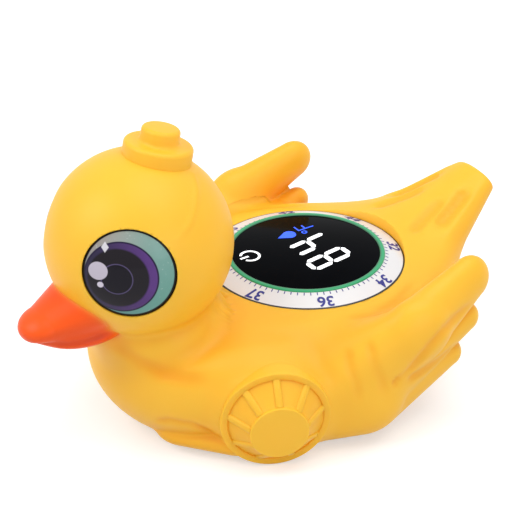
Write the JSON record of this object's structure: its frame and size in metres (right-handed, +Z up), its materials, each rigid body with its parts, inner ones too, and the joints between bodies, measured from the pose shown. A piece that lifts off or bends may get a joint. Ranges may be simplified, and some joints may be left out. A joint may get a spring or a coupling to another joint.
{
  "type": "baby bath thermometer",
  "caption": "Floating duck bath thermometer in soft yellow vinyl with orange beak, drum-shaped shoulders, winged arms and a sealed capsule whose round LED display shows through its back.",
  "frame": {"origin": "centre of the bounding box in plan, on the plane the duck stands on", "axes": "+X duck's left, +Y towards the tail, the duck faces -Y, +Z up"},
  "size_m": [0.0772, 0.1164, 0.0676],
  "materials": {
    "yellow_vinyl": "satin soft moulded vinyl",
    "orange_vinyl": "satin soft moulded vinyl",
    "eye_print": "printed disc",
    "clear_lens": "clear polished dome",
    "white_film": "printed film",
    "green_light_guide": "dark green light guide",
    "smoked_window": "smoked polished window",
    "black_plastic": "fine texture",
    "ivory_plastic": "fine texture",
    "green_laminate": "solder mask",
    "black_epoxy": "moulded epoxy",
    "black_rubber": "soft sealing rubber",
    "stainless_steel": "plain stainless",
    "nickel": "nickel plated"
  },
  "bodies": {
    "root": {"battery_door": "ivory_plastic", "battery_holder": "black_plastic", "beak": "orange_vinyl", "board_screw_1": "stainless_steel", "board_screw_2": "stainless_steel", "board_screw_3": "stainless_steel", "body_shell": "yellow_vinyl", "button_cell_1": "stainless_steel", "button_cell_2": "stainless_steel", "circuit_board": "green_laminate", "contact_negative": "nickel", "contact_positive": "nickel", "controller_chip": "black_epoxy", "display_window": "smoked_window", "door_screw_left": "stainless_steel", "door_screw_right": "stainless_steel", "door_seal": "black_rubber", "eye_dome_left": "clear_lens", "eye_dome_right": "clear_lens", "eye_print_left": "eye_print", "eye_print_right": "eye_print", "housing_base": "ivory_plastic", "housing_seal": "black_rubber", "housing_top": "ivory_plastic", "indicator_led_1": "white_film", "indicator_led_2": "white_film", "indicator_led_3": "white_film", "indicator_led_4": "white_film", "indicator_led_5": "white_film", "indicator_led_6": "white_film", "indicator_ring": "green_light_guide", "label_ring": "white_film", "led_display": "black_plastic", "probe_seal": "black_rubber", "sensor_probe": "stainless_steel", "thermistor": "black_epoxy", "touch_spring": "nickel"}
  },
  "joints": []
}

» **Exercise**: Keep only the lines that hold the string "joints", and copy them out.

» **Result for this exercise**:
Write the JSON record of this object's structure: its frame and size in metres (right-handed, +Z up), its materials, each rigid body with its parts, inner ones too, and the joints between bodies, measured from the pose shown. A piece that lifts off or bends may get a joint. Ranges may be simplified, and some joints may be left out. A joint may get a spring or a coupling to another joint.
  "joints": []